Also,cobes were much more scarse back then,and nowhere near as big.. Back then you caught a seventy lber it raised some eyebrows,probably made the paper,nowadays it takes a ninty plus to do that..
Drum were caught in both time periods,can't really be sure if there are more or less.. We're catching and releasing nowadays,and have become more efficient at it I think..
Foodfish like trout,croaker,flounder,seamullet and such imo have gone downhill in numbers..
Baitfish,we don't even want to discuss,numbers down drasticly.. All jmo..


----------



## reblenight (Jan 10, 2007)

you can take some riggin wire and put a snap swivle on it and bend the wire in half and run it through a 3oz sinker and then bend the 2 ends so the sinker wont come off. when u put it on ur rig just stick the 2 ends through the swivle of ur rig and when the fish bites it the egg sinker will just fall to the bottom of the ancker line and u can get it later


----------



## reblenight (Jan 10, 2007)

its the same thing as the cloths pin rig i just thanks its easier u can make them out of golf balls or anything with a lil weighti made some out of some old action figures to


----------



## Reelturner (Dec 24, 2003)

*two pieces of wire*

That works quite good also. I have also tried that as well as the clothespin rigging. Use whatever you like. With the two pieces of wire, make sure that you use about the "right" thickness of wire in order that is is not too stiff and not too limp to release correctly.

RT


----------



## French (Jun 18, 2005)

all you need is an egg sinker, stiff wire (150lbs), a snap swivel and a plastic shower curtain ring.


----------



## reblenight (Jan 10, 2007)

whats the shower ring do i have heard about them but never seen them work. i might try that way to


----------



## Reelturner (Dec 24, 2003)

*shower ring*

You don't have to have the shower ring if you do not want to. It is totally up to you. But the reasons for using one are...

1) If you use a shower ring that is colored white against an ocean background it may be easier to see or spot in amongst the other angler's rigs that are clustered around the end of the pier.

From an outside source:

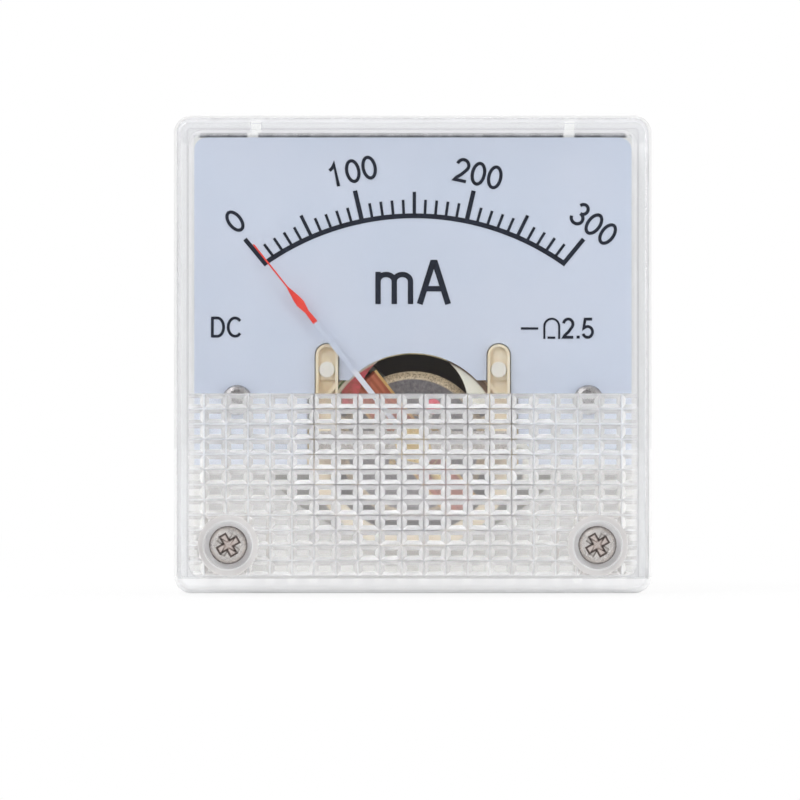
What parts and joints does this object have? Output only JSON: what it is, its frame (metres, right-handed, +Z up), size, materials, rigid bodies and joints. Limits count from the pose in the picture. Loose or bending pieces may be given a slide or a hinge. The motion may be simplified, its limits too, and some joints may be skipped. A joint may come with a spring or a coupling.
{
  "type": "analog panel meter",
  "caption": "Small square moving-coil panel meter: clear cover with a prism band, pale dial, swinging pointer, round body behind the flange with terminal studs.",
  "frame": {"origin": "centre of the flange's rear seating face, on the axis of the round body", "axes": "+Z up the dial, +X to the reader's right, the dial looks along -Y; the round body and the studs point along +Y"},
  "size_m": [0.045, 0.0375, 0.045],
  "materials": {
    "clear_styrene": "clear, polished",
    "white_plastic": "fine satin",
    "dial_enamel": "matt enamel",
    "cream_plastic": "satin",
    "nickel_plate": "nickel plated",
    "chromated_iron": "yellow chromate",
    "magnet_alloy": "sintered, ground face",
    "former_sheet": "plain",
    "copper_wire": "enamelled copper",
    "staff_steel": "polished",
    "pointer_sheet": "painted white, red end",
    "brass_parts": "turned or stamped",
    "spring_bronze": "bright",
    "red_lacquer": "gloss",
    "shunt_wire": "wound resistance wire",
    "wire_cover": "pale insulation"
  },
  "bodies": {
    "case": {"front_cover": "clear_styrene", "base_housing": "white_plastic", "dial_plate": "dial_enamel", "mounting_screws": "nickel_plate", "dial_screws": "nickel_plate", "core_magnet": "magnet_alloy", "yoke_ring": "chromated_iron", "movement_frame": "cream_plastic", "front_hairspring": "spring_bronze", "rear_hairspring": "spring_bronze", "front_bridge": "nickel_plate", "rear_bridge": "brass_parts", "front_jewel_screw": "brass_parts", "rear_jewel_screw": "brass_parts", "front_lock_nut": "brass_parts", "rear_lock_nut": "brass_parts", "zero_lever": "nickel_plate", "rear_spring_tab": "brass_parts", "lacquer_seal": "red_lacquer", "front_bridge_screws": "nickel_plate", "rear_bridge_screws": "nickel_plate", "movement_screws": "nickel_plate", "terminal_studs": "brass_parts", "terminal_washers": "nickel_plate", "terminal_nuts": "nickel_plate", "solder_tags": "nickel_plate", "shunt_resistor": "shunt_wire", "shunt_leads": "copper_wire", "lead_wires": "wire_cover"},
    "moving_coil": {"coil_former": "former_sheet", "coil_winding": "copper_wire", "front_staff": "staff_steel", "rear_staff": "staff_steel", "pointer": "pointer_sheet", "balance_cross": "brass_parts", "balance_weights": "brass_parts"}
  },
  "joints": [
    {"name": "pointer_swing", "type": "hinge", "parent": "case", "child": "moving_coil", "pos_m": [0, 0, -0.0085], "axis": [0, 1, 0], "range_deg": [-2.8, 79.8], "stiffness_Nm_per_rad": 0.000002, "deforming": ["front_hairspring", "rear_hairspring"]}
  ]
}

COURSE then some people say, and maybe they have a better eyesight than others that that is more for the king to be spooked by.

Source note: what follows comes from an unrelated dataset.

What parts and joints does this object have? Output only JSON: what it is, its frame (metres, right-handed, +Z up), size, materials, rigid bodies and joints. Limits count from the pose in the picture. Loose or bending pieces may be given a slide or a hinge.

2) If you have shower ring, you can (with your anchor rod propped against the pier railing) you have your rod "threaded) through the ring, therefore preventing your connector from sliding down to the end of your anchor line JUST IN CASE THAT YOU DON'T HAVE THE CONNECTOR CONNECTED TO YOUR FIGHTING ROD. This is harder to explain on the internet than in person. And people say...."We'll at the end of the day you will get all your rigs back when you wind the anchor up." This is true, but you don't want to have any more rigs down there than need be....it is just more weight to wind back in and if your line does break it is more of a snag out off the end of the pier. 

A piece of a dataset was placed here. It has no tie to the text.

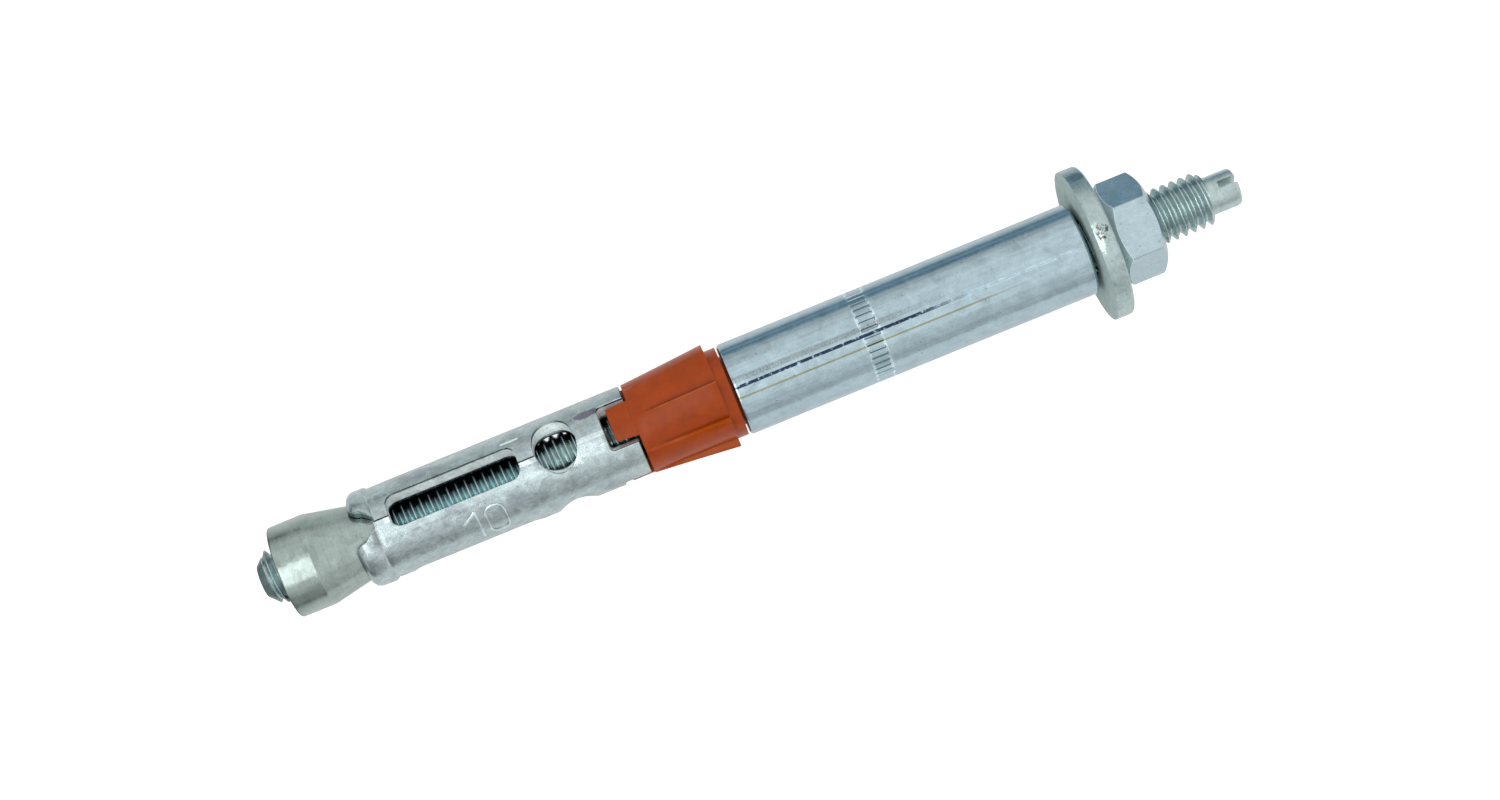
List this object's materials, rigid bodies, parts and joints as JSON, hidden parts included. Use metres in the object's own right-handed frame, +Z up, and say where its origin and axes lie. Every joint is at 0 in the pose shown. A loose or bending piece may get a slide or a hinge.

I'll be the first to admit, if my head wasn't attached to me, hell I'd die a long time ago and the last thing I mentioned above has happened more than one time to me.  

RT


----------



## Reelturner (Dec 24, 2003)

*follow up from above*

#2.....say you just caught a fish or you just had a fish "pop" your connector loose and it slides down your anchor line, or you have just got there that morning and heck you still have webs in your eyes from the lack of sleep. Anyway your "connector is not connected to the fighting line and there is NO BAIT TO BE HAD, say that in the night someone came out there and emptied ALL THE BAITBUCKETS. NO BAIT, and then there is a school of blues or menhaden and all of a sudden there is bait, YOU FORGET IN THE HASTE OF THINGS AND LET GO OF YOUR CONNECTOR, DOWN THE ANCHOR line it goes someone hands you a baitfish (that person now is a saint) you get the baitfish handed to you, turn around and guess what, your screwed because then there is your ONLY baitfish you might SEE ALL DAY and nowhere to put him until you get another rig out of the box and by this time that fish is DEAD.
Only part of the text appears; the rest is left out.